Disco also made a star out of Andrea True, with whom Hilton shares some striking similarities. Like Hilton, the singer of the 1976 smash More, More, More (credited to the Andrea True Connection) got a big career boost by starring in pornographic movies. The difference is that True’s dirty movies were filmed with her knowledge and without a night-vision lens. Just as Hilton played off her sex-tape infamy by singing about feeling “screwed,” True asked her listeners to “get the cameras rollin’.”
True also found collaborators who could work around her vocal liabilities. More, More, More was written and produced by Gregg Diamond, who worked on David Bowie’s Young Americans and helped make stars out of Luther Vandross and George McCrae; it was mixed by Tom Moulton, a crucial disco figure whose innovations include the extended 12-inch remix. Now retired from show business, True reportedly works in Florida as a counsellor in a drug and alcohol rehab centre. (It’s impossible to imagine a better subject for a biopic for Hilton to star in.)
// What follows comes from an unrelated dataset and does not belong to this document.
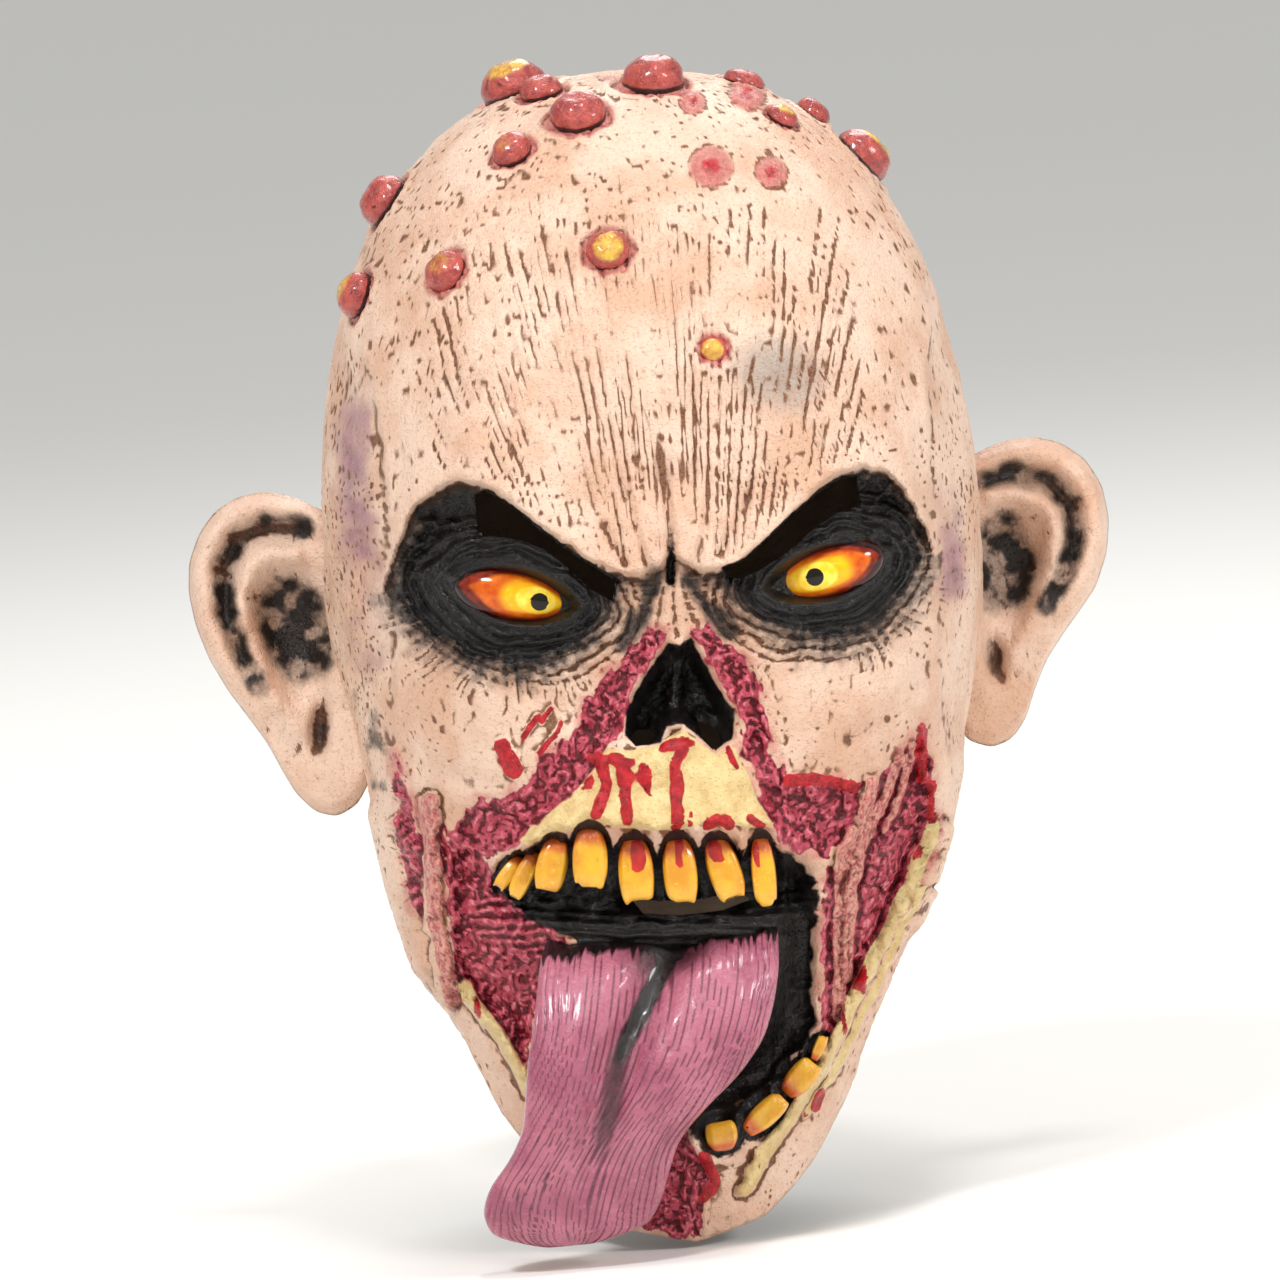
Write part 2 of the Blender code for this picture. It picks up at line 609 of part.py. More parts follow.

If Hilton seems destined to share True’s status as a footnote in music history, the socialite’s purring and cooing retains great charm in the present, crowded as it is with TV talent-show contestants straining their throats to become the next Whitney Houston or Mariah Carey. As impressive as Christina Aguilera may be, the vocal calisthenics she performs on most of her songs are more exhausting than engaging. While her debut album reveals Hilton’s musical talent to be modest in scope, a little more modesty on her part couldn’t possibly hurt her or us.
Paris is in stores now.
Jason Anderson is a writer in Toronto.